This piece originally appeared in The Algemeiner.

This year’s session of the United Nations General Assembly opened on Rosh Hashanah. I arrived in a somber mood: France’s unilateral recognition of the State of Palestine — echoed soon by others — had the potential to trigger an inexorable escalation between two camps: Europe and the UN on one side, and Israel and the US on the other.

This is the cynical strategy that Hamas has pursued since October 7, 2023: draw Israel into a war that would ultimately delegitimize it on the international stage.

The Palestinian Authority (PA), by other means, is chasing the same end. Recognizing a state of “Palestine,” in this environment, is a gift to the regimes in power Hamas on one side, the PA on the other — and an affront to those truly committed to a better future for the region.

The week of diplomatic meetings and speeches at the UN unfolded across the days between Rosh Hashanah and Yom Kippur — a time of introspection, judgment, and renewal.  Throughout our meetings, I was reminded that reality is never as binary as it may seem, and that fatalism is not — and can never be — a Jewish posture.

In the corridors of multilateral diplomacy, escape routes began to appear: frank glances, sincere handshakes, whispered confidences that can carry more weight than thundering declarations.

Ukrainian President Volodymyr Zelensky emerged confident from his meeting with President Donald Trump, who for the first time explicitly held out the prospect of “victory” for Ukraine — perhaps a sign that old alliances are finally snapping back into place. No less significant is the long awaited, increasingly open alignment between Israel and Ukraine. The Baltic states — Latvia foremost — say it plainly: their own security, also threatened by Vladimir Putin, requires a strategic partnership not only with the United States but also with Israel, notably to acquire some of the most sophisticated anti‑drone detection systems — a goal set for year‑end.

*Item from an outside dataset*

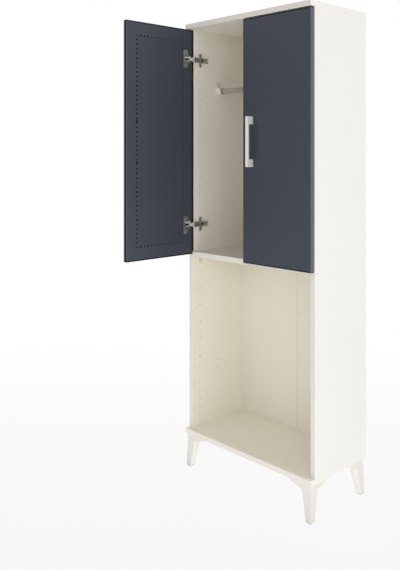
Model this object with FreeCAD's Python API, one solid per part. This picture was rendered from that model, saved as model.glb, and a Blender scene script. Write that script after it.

This realignment gives us reason to hope again: could the geopolitical chessboard at last be stabilizing? When we exchanged Shana Tova greetings with President Zelensky, we could feel the hope — and the prospect — of a shared victory in the year ahead: for Ukraine, for the Jewish people, and for Israel.

Which brings us back to the issue of recognition. In New York and across European capitals, many headlines proclaimed Israel’s historic isolation. That emerging isolation is real — but it is not all encompassing, and it demands context. Allies still exist, including in Europe. Those who have faced war against ruthless enemies — like a senior Bosnian official we met, a former soldier in the 1993 war, or those in the East living under the constant threat of a hostile neighbor — understand intimately what a small, encircled state like Israel endures.

Others farther afield are speaking up as well, especially in sub‑Saharan Africa. From Guinea‑Bissau to the Democratic Republic of the Congo under President Félix Tshisekedi, whom we met for the first time, there is a tangible desire to accelerate development through stronger partnerships with the United States and Israel — across agriculture, health, energy, and cybersecurity. These are not empty promises; they are roadmaps. Foundations are being laid for durable friendships on a continent that, by 2050, is projected to account for a quarter of the world’s population.

At American Jewish Committee (AJC), by maintaining and broadening high‑level dialogue, and by continuing to open new doors for Israel and the Jewish people, we are rekindling the realm of the possible where others insist there is no way out. Ours is a diplomacy that repairs rather than flatters: it demands effectiveness to move history forward and rests on long‑term loyalty and active patience.  

Against the odds — just when this UNGA week seemed poised to widen the growing chasm between Israel and Europe — a path toward peace and stability began to emerge.

As world leaders continued to meet in New York, President Trump, speaking at the White House after conferring with Prime Minister Netanyahu, announced a plan that could bring an end to the Israel-Hamas war, bring the hostages home, and secure a more peaceful, prosperous future for civilians in Gaza. The plan, as of this writing, has been welcomed by the European Council and already garnered support across the Arab and Muslim-majority world.

The road ahead will be long and the obstacles immense, but we have learned to draw hope from darkness. That is our task — and, I believe, our victory.